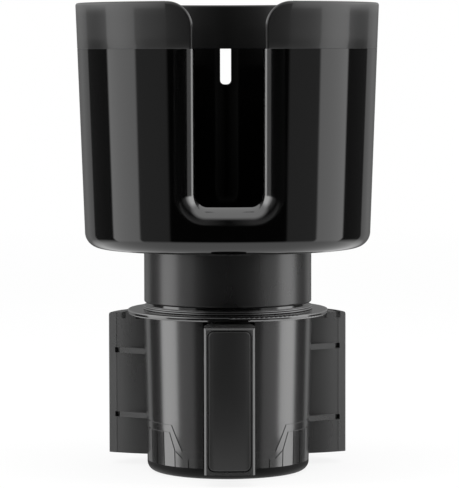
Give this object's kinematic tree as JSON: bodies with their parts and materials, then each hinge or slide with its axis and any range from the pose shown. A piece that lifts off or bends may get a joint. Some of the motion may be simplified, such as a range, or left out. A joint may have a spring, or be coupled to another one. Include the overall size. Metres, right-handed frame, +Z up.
{
  "type": "cup holder expander",
  "caption": "Cup holder expander: a large slotted cup on a turning neck, whose flat scroll slides padded legs in and out of a round base to grip a car's cup holder.",
  "frame": {"origin": "centre of the base's flat underside, on the turning axis", "axes": "+Z up along the turning axis, -Y towards the handle slot and the front leg"},
  "size_m": [0.1136, 0.1117, 0.1757],
  "materials": {
    "gloss_black": "gloss moulded",
    "band_grey": "semi-gloss moulded",
    "satin_black": "satin moulded",
    "scroll_black": "gloss moulded",
    "cover_black": "gloss moulded",
    "leg_grey": "satin moulded",
    "pad_rubber": "matt rubber",
    "mat_rubber": "matt rubber",
    "steel": "zinc plated",
    "washer_white": "nylon"
  },
  "bodies": {
    "base": {"base_housing": "satin_black", "bottom_cover": "cover_black", "cover_screws": "steel", "friction_washer": "washer_white"},
    "cup": {"cup_shell": "gloss_black", "rim_band": "band_grey", "floor_mat": "mat_rubber", "cup_screws": "steel", "neck_sleeve": "satin_black", "neck_screws": "steel", "scroll_disc": "scroll_black", "keeper_washer": "steel", "keeper_screw": "steel"},
    "front_leg": {"leg_front": "leg_grey", "pad_front": "pad_rubber"},
    "right_leg": {"leg_right": "leg_grey", "pad_right": "pad_rubber"},
    "left_leg": {"leg_left": "leg_grey", "pad_left": "pad_rubber"}
  },
  "joints": [
    {"name": "cup_turn", "type": "hinge", "parent": "base", "child": "cup", "pos_m": [0, 0, 0.06], "axis": [0, 0, 1], "range_deg": [0, 1020]},
    {"name": "front_leg_slide", "type": "slide", "parent": "base", "child": "front_leg", "axis": [0, 1, 0], "range_m": [0, 0.017]},
    {"name": "right_leg_slide", "type": "slide", "parent": "base", "child": "right_leg", "axis": [-0.866, -0.5, 0], "range_m": [0, 0.017]},
    {"name": "left_leg_slide", "type": "slide", "parent": "base", "child": "left_leg", "axis": [0.866, -0.5, 0], "range_m": [0, 0.017]}
  ],
  "couplings": [
    {"joint": "front_leg_slide", "follows": "cup_turn", "m_per_rad": 0.00095493},
    {"joint": "right_leg_slide", "follows": "cup_turn", "m_per_rad": 0.00095493},
    {"joint": "left_leg_slide", "follows": "cup_turn", "m_per_rad": 0.00095493}
  ]
}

What this task involves:
Examine the data above and state how many of its lines contain the word "axis", with no further remarks.

Exercise response:
6